Indubbiamente un libro ricco di suggestioni e di riflessioni, non privo di sarcasmo laddove vengono tratteggiati i vizi e le virtù degli italiani. Importante l’invito a non abbandonare la fantasia, a rivalutare i ricordi, a rileggere anche più volte i classici, dispensatori di “infinito” (decisamente istruttive le pagine su Leopardi). Degna di nota la necessità di rivalutare l’importanza delle fiabe nello sviluppo psico-fisico del bambino e dell’approfondimento dei fatti storici, per una crescita completa e funzionale. Da sottolineare, infine, l’approccio spirituale che accompagna il libro e la visione di Dio di Augias, che si identifica con i nostri simili e «attraverso il nostro prossimo, l’ambiente che ci ospita, il comune destino su questa malconcia pallina che si chiama Terra».

Nell’ultimo capitolo ci si interroga su come avverrà il nostro congedo da questa terra («il solo evento – quanto meno nella sua fase estrema – che renda davvero i viventi tutti uguali»), malgrado le rassicuranti logiche – almeno apparentemente – del filosofo Epicuro che in una sua epistola scrisse: «il più terribile dei mali, la morte, non è nulla per noi, perché quando ci siamo noi non c’è la morte, quando c’è la morte noi non siamo più. Non è nulla dunque, né per i vivi né per i morti, perché per i vivi non c’è, e i morti non sono più». In realtà, la maggior parte di noi non è la morte che teme ma il morire. La morte degli altri, soprattutto dei nostri cari, è l’esperienza traumatica d’una rottura definitiva. Una vita si spegne e non tornerà mai più e il guaio «è che abbiamo assistito a un evento di cui saremo a nostra volta protagonisti senza nulla sapere di quanto è accaduto». Augias ama ricordare la chiusa del meraviglioso Cantico delle Creature di Francesco d’Assisi dove la morte, al contrario, viene inserita nel ciclo della natura insieme all’acqua, al sole, alla terra che tutti ci nutre: «Laudato si’, mi’ Signore per sora nostra morte corporale, da la quale nullu homo vivente pò skappare». Nella visione di Michel de Montaigne superare il timore della morte significa rafforzare la propria libertà: «La meditazione della morte è meditazione della libertà.
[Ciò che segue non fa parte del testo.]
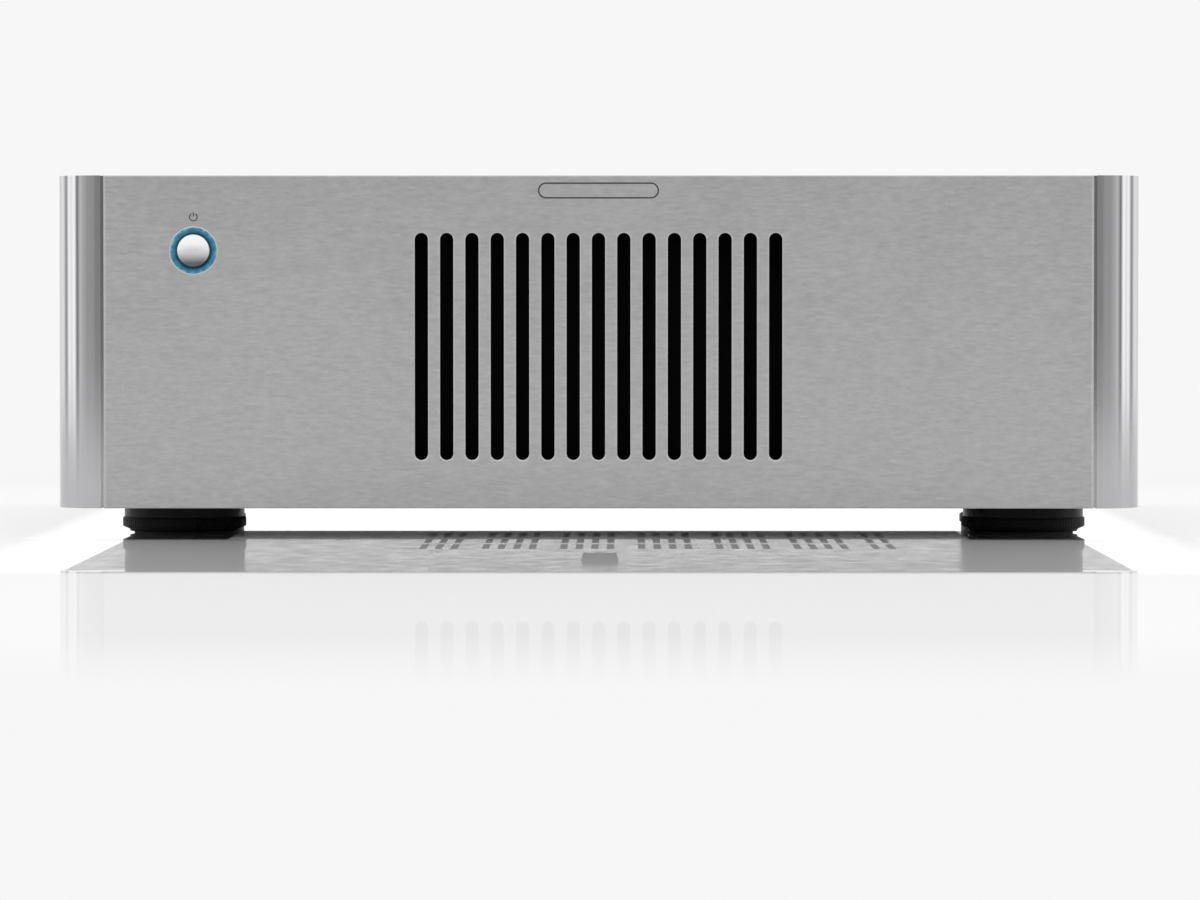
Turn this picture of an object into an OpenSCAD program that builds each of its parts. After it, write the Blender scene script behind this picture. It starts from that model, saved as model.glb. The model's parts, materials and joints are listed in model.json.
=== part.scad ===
// Two-channel power amplifier in a 3U-high hi-fi case.
// X runs to the right seen from the front, Y runs from front to back and Z is up.
// The origin is on the surface the feet stand on, in the middle of the footprint.

/* [Case] */
// Width over the two rounded end caps
overall_w = 431; // [426:1:440]
// Depth from the button's dome to the ends of the speaker posts
overall_d = 407; // [404:1:412]
// Height of the front panel, which is also the height of the case
panel_h = 132; // [130:0.1:140]
// Height of the feet under the case
foot_h = 12.7; // [12:0.1:15]
// Depth from the panel's front face to the rear panel's outer face
case_d = 379.5; // [378:0.5:382]

/* [Front panel] */
// Width of the brushed plate between the end caps
panel_w = 392.4; // [388:0.1:396]
// Thickness of the brushed plate
panel_t = 6; // [5:0.5:7]
// Number of cooling slots
slot_count = 15; // [9:2:17]
// Distance from one cooling slot to the next
slot_pitch = 10.03; // [9.5:0.01:10.5]
// Width of a cooling slot
slot_w = 5.3; // [4:0.1:5.5]
// Height of a cooling slot, round ends included
slot_h = 90.1; // [80:0.1:94]
// Height of the slots' middle above the panel's lower edge
slot_mid = 64.2; // [62:0.1:68]

/* [Power button] */
// Distance of the button to the left of the middle
button_x = 160.5; // [150:0.5:165]
// Height of the button above the panel's lower edge
button_z = 102.2; // [100:0.1:105]
// Diameter of the button
button_dia = 12.7; // [12:0.1:13]
// Outer diameter of the light ring
ring_dia = 18.6; // [17:0.1:19]
// How far the button's dome stands out of the panel
button_proud = 3; // [2.5:0.1:3.2]
// How far the button travels
button_travel = 2.5; // [1.5:0.1:2.5]

/* [Feet] */
// Distance of the front feet from the middle, left and right
foot_front_x = 172; // [160:1:186]
// How far the two front feet are set to the right
foot_front_shift = 1.7; // [0:0.1:2]
// Distance of the rear feet from the middle, left and right
foot_rear_x = 189; // [160:1:189]
// Depth of the front feet behind the panel's front face
foot_front = 75; // [65:1:110]
// Depth of the rear feet behind the panel's front face
foot_rear = 338; // [330:1:345]
// Diameter of a foot at its widest
foot_dia = 50.5; // [46:0.1:52]

/* [Cooling vents] */
// Distance from one vent slot to the next
vent_pitch = 6.8; // [6:0.1:7]
// Width of a vent slot
vent_w = 3.2; // [2.5:0.1:3.5]
// Length of a vent slot
vent_len = 46; // [40:1:48]
// Distance from one row of vents to the next
vent_row = 56; // [52:1:58]

/* [Speaker posts] */
// Distance between the two posts of a channel
post_pitch = 19.05; // [19:0.05:22]
// Diameter of a post's cap
post_cap_dia = 15; // [13:0.1:16]
// Diameter of the socket in a post's end
post_socket_dia = 4.1; // [4:0.05:4.2]

/* [Hidden] */
$fn = 48;
eps = 0.01;

// Sheet metal
cover_t = 1.2;
tray_t = 1.5;
sub_t = 1.5;
rear_t = 1.5;
bend_r = 3;

// Main planes, left to right
case_half = overall_w / 2 - 0.5;            // outer face of the top cover's side
inner_half = case_half - cover_t - 0.2;     // outer face of what the cover slips over
cap_lip = 10;                               // how far an end cap reaches in behind the brushed plate
lip_half = panel_w / 2 - cap_lip - 0.3;     // half width of the sheets' front lips, between the end caps

// Main planes, front to back
y_face = -overall_d / 2 + button_proud;     // the brushed plate's front face
y_plate = y_face + panel_t;                 // the brushed plate's back face
cap_gap = 1.3;                              // shadow groove beside the brushed plate
cap_setback = 0.3;
cap_r = (overall_w - panel_w) / 2 - cap_gap;
cap_depth = cap_setback + cap_r;            // the end caps are as deep as their corner's radius
y_sub = y_face + cap_depth;                 // the sub-panel's front face
y_box = y_sub + sub_t;                      // where the inside of the case starts
y_rear = y_face + case_d;                   // the rear panel's outer face
y_in = y_rear - rear_t;                     // the rear panel's inner face

// Main planes, bottom to top
z_bot = foot_h;
z_floor = z_bot + tray_t;                   // what the inner pieces stand on
z_top = foot_h + panel_h;
z_cover = z_top - 1;                        // outer face of the top cover
z_lid = z_cover - cover_t - 0.2;            // highest point inside the case

// Bevels of the brushed plate: shallow ones, with a drop of their own, at its sides and round its slots
side_bevel = 0.9;
side_bevel_drop = 0.35;
edge_bevel = 0.4;
slot_bevel = 0.45;
slot_bevel_drop = 0.26;

// Panel spacers: hexagonal pillars from the sub-panel to the brushed plate
spacer_af = 7;
spacer_x = [-180, -100, 100, 180];
spacer_z = [14, 118];
spacer_hole_r = 1.5;
spacer_hole_l = 6;

// Blank name bar, engraved
bar_w = 48;
bar_h = 6.4;
bar_line = 0.6;
bar_depth = 0.3;
bar_z = 126;

// Power button
dome_rise = 2.2;
button_len = 10.2;
stem_socket = 4.2;                          // depth from the dome's top to where the stem starts
stem_r = 3;
stem_in = 4;                                // how far the stem reaches into the switch
lens_r = ring_dia / 2 - 0.05;
lens_bore = button_dia / 2 + 0.3;
switch_y = y_box + 22;                      // front of the switch
switch_size = [14, 16, 14];

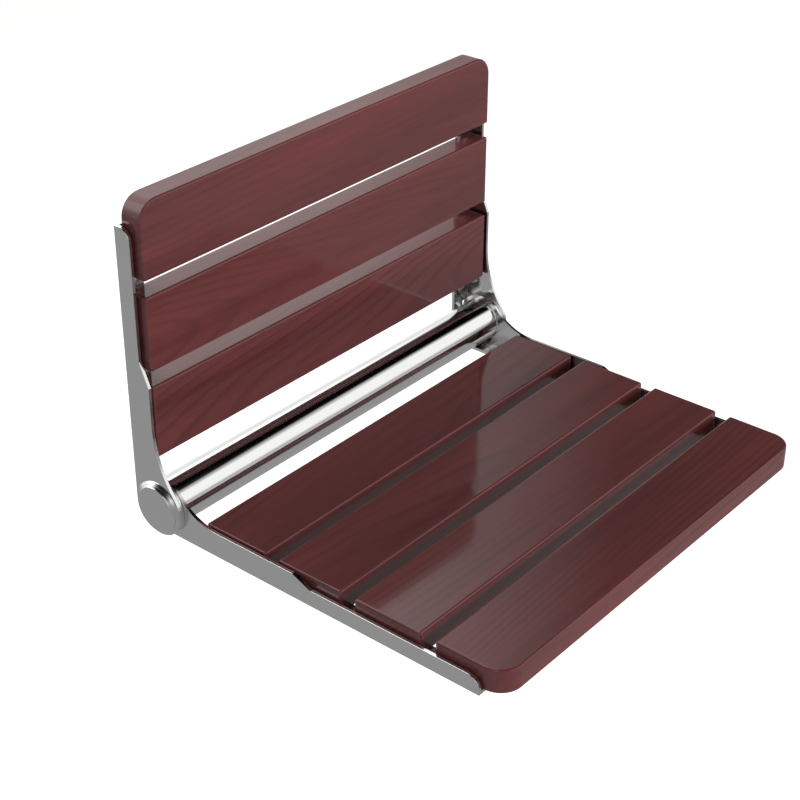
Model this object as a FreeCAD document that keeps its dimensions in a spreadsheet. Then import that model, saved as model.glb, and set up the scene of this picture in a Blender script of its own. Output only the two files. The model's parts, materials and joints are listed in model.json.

Chi ha imparato a morire, ha disimparato a servire. Il saper morire ci affranca da ogni soggezione e costrizione». Diversi sostengono che antichi abbiano diffuso e inculcato nelle masse le nozioni sugli dèi e l’aldilà per tenerle a freno dalle più violente passioni, garantendo in tal modo il più possibile la convivenza. Ma in un’epoca secolarizzata come la nostra il deterrente dell’inferno sembra non funzionare più. E dalla Prima lettera di Paolo ai Corinzi (15,12-14): – «… se non vi è risurrezione dei morti, neanche Cristo è risorto! Ma se Cristo non è risorto, vuota allora è la nostra predicazione, vuota anche la vostra fede» – si capisce che già da allora doveva essere difficile credere alla resurrezione.

Inesorabilmente si arriva a considerare l’eutanasia, argomento da considerare con estrema prudenza per gli abusi cui può dare luogo; anche perché «nessuno può leggere nella mente di chi non può più esprimersi, anche nelle condizioni più drammatiche non si può mai escludere la possibilità d’una guarigione o d’un ostinato attaccamento alla vita». Seppur in Italia si discute da anni una legge che regoli il fine vita per Augias sarebbe preferibile non farla, considerata la forte probabilità di emanare un provvedimento pasticciato e ambiguo. Del resto, come negare che, di fatto, l’eutanasia già esiste, viene spesso praticata negli ospedali senza nominarla. Il libro termina con le seguenti righe: «mentre scrivo queste parole trovandomi in discrete condizioni psicofisiche, penso che anch’io chiederei di essere lasciato andare se ridotto in condizioni d’immobilità e d’incoscienza, puro essere vegetale disumanizzato dall’assenza di pensiero. Poi però mi domando se sarei davvero incapace di pensiero o soltanto di manifestarlo. Uno dei miei incubi è immaginare che, mentre giaccio immobile e inespressivo, dentro di me sto gridando: no, lasciatemi ancora qui, forse succederà qualcosa».